Whether you own a large, buzzing restaurant or a small corner pub, the commercial kitchen is the heart of your entire establishment. It also is one of your biggest investments that requires routine cleaning and equipment maintenance throughout the week. One way to maximize your space is by organizing it in a logical and an efficient way.
But where do you start? Fortunately, we’ve come up with some basic commercial kitchen organization ideas to help you out.
Keep Small Gadgets in Reach
Hang all of your most-used gadgets throughout different stations in your kitchen. This will keep your cooks from having rummage through cabinets or shelves to find small items. Some of the utensils or cookware you should consider hanging are:
- Measuring cups and spoons
- Small pots and pans
This also is relevant when organizing your bar. Think of the space as a mini kitchen in your establishment. Everything from cocktail napkins and straws to corkscrews and rimmers should be within reach on a shelf underneath the counter. This not only creates a smoother operation when preparing drinks, but it also helps get beverages quickly to the customer.
Use Shelves and Racks
Instead of using closed cabinets and pantries, go with shelving units and racks that are out in the open space. Whether you choose wall-mounted options or standalone designs, both allow you to keep all your essentials easily accessible. When determining what goes where, consider dedicating storage by specific groups of items.

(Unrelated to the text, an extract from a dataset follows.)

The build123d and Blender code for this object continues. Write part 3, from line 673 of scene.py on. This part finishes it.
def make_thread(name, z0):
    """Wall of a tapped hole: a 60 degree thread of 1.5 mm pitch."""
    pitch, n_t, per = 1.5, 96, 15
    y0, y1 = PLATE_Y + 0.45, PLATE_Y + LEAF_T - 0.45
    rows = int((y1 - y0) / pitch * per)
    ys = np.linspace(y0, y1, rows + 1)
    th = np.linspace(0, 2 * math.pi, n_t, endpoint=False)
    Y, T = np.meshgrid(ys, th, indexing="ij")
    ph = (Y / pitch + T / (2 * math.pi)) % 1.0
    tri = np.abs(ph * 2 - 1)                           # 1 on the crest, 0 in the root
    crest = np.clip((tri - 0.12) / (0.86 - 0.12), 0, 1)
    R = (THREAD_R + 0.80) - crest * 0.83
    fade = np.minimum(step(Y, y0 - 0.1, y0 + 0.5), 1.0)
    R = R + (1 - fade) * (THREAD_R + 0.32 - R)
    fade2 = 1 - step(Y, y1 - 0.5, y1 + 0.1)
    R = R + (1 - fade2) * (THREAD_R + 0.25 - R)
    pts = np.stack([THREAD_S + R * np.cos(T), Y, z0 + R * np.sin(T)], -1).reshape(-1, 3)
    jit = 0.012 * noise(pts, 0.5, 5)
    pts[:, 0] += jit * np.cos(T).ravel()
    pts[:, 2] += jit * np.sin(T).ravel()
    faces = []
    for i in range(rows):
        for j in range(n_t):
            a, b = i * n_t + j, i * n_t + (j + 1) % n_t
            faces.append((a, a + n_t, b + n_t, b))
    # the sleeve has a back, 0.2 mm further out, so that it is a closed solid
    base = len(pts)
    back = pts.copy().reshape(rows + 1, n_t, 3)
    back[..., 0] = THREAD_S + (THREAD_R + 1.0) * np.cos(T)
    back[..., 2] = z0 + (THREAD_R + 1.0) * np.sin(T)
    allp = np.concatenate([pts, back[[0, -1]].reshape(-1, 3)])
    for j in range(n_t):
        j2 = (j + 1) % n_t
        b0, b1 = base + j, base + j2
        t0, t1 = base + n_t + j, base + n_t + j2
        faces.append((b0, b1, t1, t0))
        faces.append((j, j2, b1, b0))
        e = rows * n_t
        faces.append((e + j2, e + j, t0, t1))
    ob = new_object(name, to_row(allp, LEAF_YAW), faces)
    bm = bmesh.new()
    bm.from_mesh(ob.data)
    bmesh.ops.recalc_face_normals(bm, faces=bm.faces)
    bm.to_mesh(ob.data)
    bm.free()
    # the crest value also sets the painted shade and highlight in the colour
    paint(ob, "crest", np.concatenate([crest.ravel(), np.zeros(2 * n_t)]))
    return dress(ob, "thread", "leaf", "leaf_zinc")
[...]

For instance, have an entire shelf just for spices and dry ingredients. Make sure each container is clearly labeled to prevent any mix ups during cooking or food prep. The same setup can be done for other items like bread, canned goods, oils and condiments and non-refrigerated produce. You also could have a whole shelving unit or rack to arrange your cookware by type, height and frequent usage.
Create Designated Stations
Think about organizing your commercial kitchen into different stations to create a more streamlined process from start to finish. While there are many ways to lay out a kitchen, you should try incorporating these four core stations:
- The Prep and Baking Station – This where you would do everything from mixing and cutting to rolling and kneading. That means there should be an ample amount of counter space, work tables, sinks and easy storage for essentials. Have your cutlery stored in blocks, docks or magnetic strips, and keep your cutting boards, bowls, spices and dry ingredients on open shelving units.

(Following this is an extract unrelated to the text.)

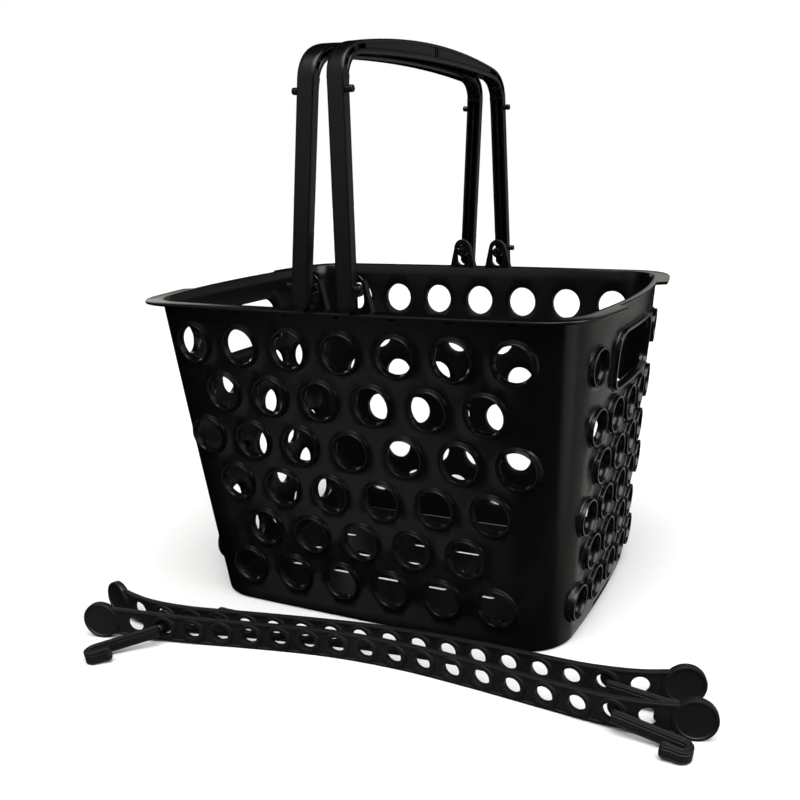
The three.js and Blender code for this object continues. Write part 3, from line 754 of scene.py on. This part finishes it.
class Route:
    """A centripetal Catmull-Rom curve on the ground, measured along its length."""

    def __init__(self, points):
        p = [np.array(q, float) for q in points]
        p = [2 * p[0] - p[1]] + p + [2 * p[-1] - p[-2]]
        made = []
        for a, b, c, d in zip(p, p[1:], p[2:], p[3:]):
            ta, tb, tc = (math.sqrt(np.linalg.norm(v - u)) for u, v in ((a, b), (b, c), (c, d)))
            m1 = ((b - a) / ta - (c - a) / (ta + tb) + (c - b) / tb) * tb
            m2 = ((c - b) / tb - (d - b) / (tb + tc) + (d - c) / tc) * tb
            t = np.linspace(0, 1, 200, endpoint=False)[:, None]
            made.append(b + m1 * t + (3 * (c - b) - 2 * m1 - m2) * t ** 2 + (2 * (b - c) + m1 + m2) * t ** 3)
        self.points = np.concatenate(made + [p[-2][None]])
        self.length = np.concatenate([[0], np.cumsum(np.linalg.norm(np.diff(self.points, axis=0), axis=1))])

    def spot(self, s):
        return np.array([np.interp(s, self.length, self.points[:, k]) for k in (0, 1)])

    def at(self, s):
        """Middle of the strap at length s, its direction and the normal of its front."""
        inside_s = min(max(s, 0.0), SPAN)
        middle = min(max(inside_s, 0.4), self.length[-1] - 0.4)
        d = self.spot(middle + 0.4) - self.spot(middle - 0.4)
        d /= np.linalg.norm(d)
        xy = self.spot(inside_s) + d * (s - inside_s)
        from_end = max(min(s, SPAN - s), 0)
        z = STRAP_H + (DISC_R - STRAP_H) * math.exp(-(from_end / 55) ** 2)
        return np.array([xy[0], xy[1], z]), np.array([d[0], d[1], 0]), np.array([d[1], -d[0], 0])

    def bend(self, p):
        """Takes a point of the flat strap (length, height, towards the front) to its place."""
        point, _, front = self.at(p[0])
        return tuple(point + front * p[2] + np.array([0, 0, p[1]]))


def strap_flat():
    """The whole strap laid out flat: X along it, Y its height, Z towards its front."""
    shape = Shape()
    ring_r, bay_r, end_bay_r, border, sunk = 8.75, 9.15, 14.1, 8.2, 0.95
    holes = [FIRST_HOLE + i * PITCH for i in range(STRAP_HOLES)]
    unit = circle(40)

    def edge_loop(v, n):
        """The band's outline at half height v: along its foot, round its end, along its top, back."""
        reach = math.sqrt(END_R ** 2 - v * v)
        count = 96
        foot = [(reach + (SPAN - 2 * reach) * k / count, -v, n) for k in range(count)]
        ends = np.linspace(-1, 1, 13)[:-1]
        right = [(SPAN - math.sqrt(END_R ** 2 - (v * e) ** 2), v * e, n) for e in ends]
        return foot + right + [(SPAN - s, -y, m) for s, y, m in foot + right]

    def bay(i, grown, n):
        """The outline of sunk web i: the first and last lie between a disc and a ring."""
        start, first = (0.0, end_bay_r + grown) if i == 0 else (holes[i], bay_r + grown)
        stop, last = (SPAN, end_bay_r + grown) if i == STRAP_HOLES - 2 else (holes[i + 1], bay_r + grown)
        b = border - grown
        a, c = math.asin(b / first), math.asin(b / last)
        left, right = start + first * math.cos(a), stop - last * math.cos(c)
        pts = [(start + first * math.cos(t), first * math.sin(t), n) for t in np.linspace(-a, a, 17)]
        pts += [(left + (right - left) * k / 4, b, n) for k in range(1, 4)]
        pts += [(stop - last * math.cos(t), last * math.sin(t), n) for t in np.linspace(c, -c, 17)]
        return pts + [(right + (left - right) * k / 4, -b, n) for k in range(1, 4)]

    def spots(i, r, n):
        return [(holes[i] + r * c, r * s, n) for c, s in unit]

    for face in (1, -1):
        floor_n = face * (STRAP_T - sunk)
        bays = [(bay(i, 0.0, face * STRAP_T), bay(i, 0.35, floor_n)) for i in range(STRAP_HOLES - 1)]
        rings = [spots(i, ring_r, face * STRAP_T) for i in range(1, STRAP_HOLES - 1)]
        boundary = edge_loop(STRAP_H - 0.5, face * STRAP_T)
        sheet(shape, boundary, [top for top, _ in bays] + rings, lambda p: np.array(p)[:, :2],
              lambda u, v: (u, v, face * STRAP_T), 6.0, 1.5)
        for i, (top, low) in enumerate(bays):
            shape.skin([top, low])
            plain = {0: 0, STRAP_HOLES - 2: STRAP_HOLES - 1}.get(i)
            loops = [] if plain is None else [spots(plain, STRAP_BORE, floor_n)]
            sheet(shape, low, loops, lambda p: np.array(p)[:, :2], lambda u, v: (u, v, floor_n), 4.0, 1.2)
        for i in range(1, STRAP_HOLES - 1):
            steps = [(ring_r, 0.0), (ring_r - 0.12, 0.28), (ring_r - 0.42, 0.38), (STRAP_BORE + 0.55, 0.38),
                     (STRAP_BORE + 0.12, 0.2), (STRAP_BORE, -0.3), (STRAP_BORE, -STRAP_T)]
            shape.skin([spots(i, r, face * (STRAP_T + up)) for r, up in steps])
    for i in (0, STRAP_HOLES - 1):
        shape.skin([spots(i, STRAP_BORE, n) for n in (STRAP_T - sunk, sunk - STRAP_T)])
    edge = [(0.5, STRAP_T), (0.15, STRAP_T - 0.12), (0.0, STRAP_T - 0.5), (0.0, 0.0)]
    edge += [(e, -n) for e, n in reversed(edge[:-1])]
    shape.skin([edge_loop(STRAP_H - e, n) for e, n in edge])
    return shape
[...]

- The Hot Station – This zone should house all your cooking equipment, such as fryers, grills, ranges and warmers. Keeping these units in a separate space not only simplifies the cooking process, but it also prevents grease and heat from wearing out your dishwashers and refrigeration units.
- The Cold Station – The area should house your freezer and refrigerators, whether they’re walk-in or reach-in models. Make sure to keep this zone at modest distance from your hot-side equipment. If they’re too close, the heat could cause your refrigeration units to run at an improper temperature. Also, it increases the chances of large grease buildups from damaging the condenser coils.

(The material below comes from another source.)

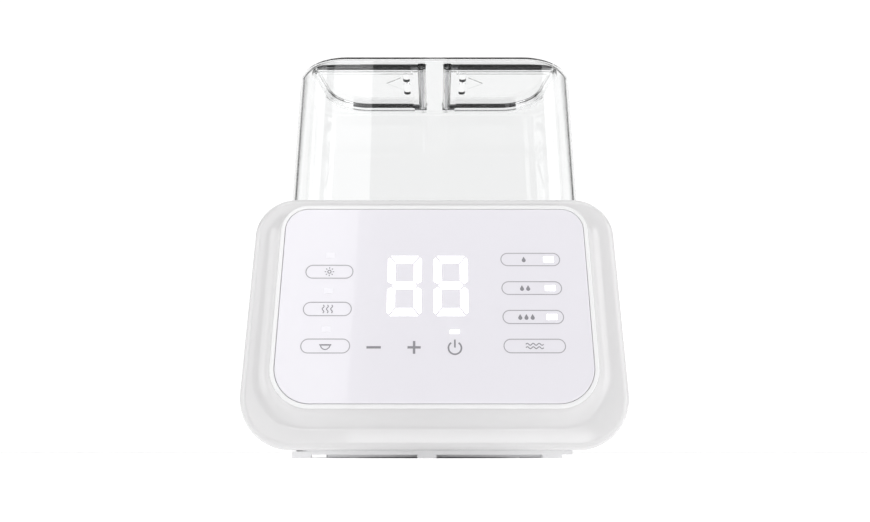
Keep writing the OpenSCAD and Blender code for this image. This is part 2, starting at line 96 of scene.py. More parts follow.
HOOD_MID_Y = (HOOD_LOW[1] + HOOD_HIGH[1]) / 2
HOOD_HALF_W = HOOD_HIGH[0]
HOOD_HALF_D = (HOOD_HIGH[1] - HOOD_LOW[1]) / 2
HOOD_Z = (HOOD_LOW[2], HOOD_HIGH[2])
HOOD_DRAFT = math.radians(1.1)
SHOULDER_R = 8
HOOD_PLAN_R = 27
HOOD_TOP_EDGE_R = 4
HOOD_WALL = 2
LEAST_R = 0.3
RECESS_GAP = 1.3
DECK_Z = 129
TUB_HALF_W = 80.2
TUB_HALF_D = 35.2
TUB_R = 32.2
TUB_HOLE_GAP = 0.4
TUB_HOLE_LOW = 100
FLOOR_HOLE = (68, -50, 56.5, [6] * 4)
INLET_FLANGE_X = 3
INLET_FLANGE_Z = 1.2
INLET_GAP = 0.2
INLET_CUT = (5, -12)

HINGE_X = 8
BARREL_R = 2.6
PIN_BORE_R = 1.06
BOSS_R = 2.2
HINGE_Z = HOOD_Z[1] - BARREL_R
LID_Y = (LID_LOW[1], LID_HIGH[1])
LID_OUTER_X = (75, 68.5)
LID_RADII = (0, 5, 27, 0)
LID_GAP = 0.4
LID_T = 1.8
COLLAR_T = 1.2
SKIRT_X = 13.5
SKIRT_DEPTH = 5
SKIRT_IN = (1, 2.2)
COLLAR_DEPTH = 6.6
COLLAR_TOP_DEPTH = 3
LEDGE_DEPTH = 5.4
LEDGE_OPENING_IN = 2.4
DARK_BAND = 4
SLOT_X = 18
SLOT_HALF_W = 2.1
SLOT_SPANS = ((-9.5, 3.2), (4.8, 20.5))
LID_MARK = ((21.5, -3), (31, 4.5), (21.5, 12))
LID_MARK_T = 0.35

# Heights that cutting tools start from and reach to, below and above the hood's top.
NEAR_TOP = 200
TALL = 300

# How far joined solids run into each other.
OVERLAP = 0.1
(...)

- The Cleaning Station – This spot should be designated for cleaning dishes, pots, pans and utensils. Naturally, the space should have multiple sinks and dishwashers as well as shelving units to hold everything from scrubbing pads and brushes to soaps and detergents.
Other small stations can be added to your kitchen, depending on its size. Consider designated areas for desserts, salads and plating for an even smoother and more efficient operation. You also can split your prep and baking station into two zones if you have a larger space.
Organize Your Refrigeration Units
When it comes to commercial kitchen organization, storing items in the refrigeration units is perhaps the most crucial tip. The way you lay out items not only improves the efficiency of your units, but it also helps the freshness and lifespan of all your ingredients and beverages. For example, spacing bulk items about 4 to 6 inches apart, you can improve circulation and help eliminate hot spots inside your refrigeration units.
Where certain items are stored is important as well. For instance, meat should be placed on lower shelves so any potential spill hit the floor instead of contaminating it. Also, produce should be stored away from any fans to maintain freshness and prevent over-chilling or freezer burn.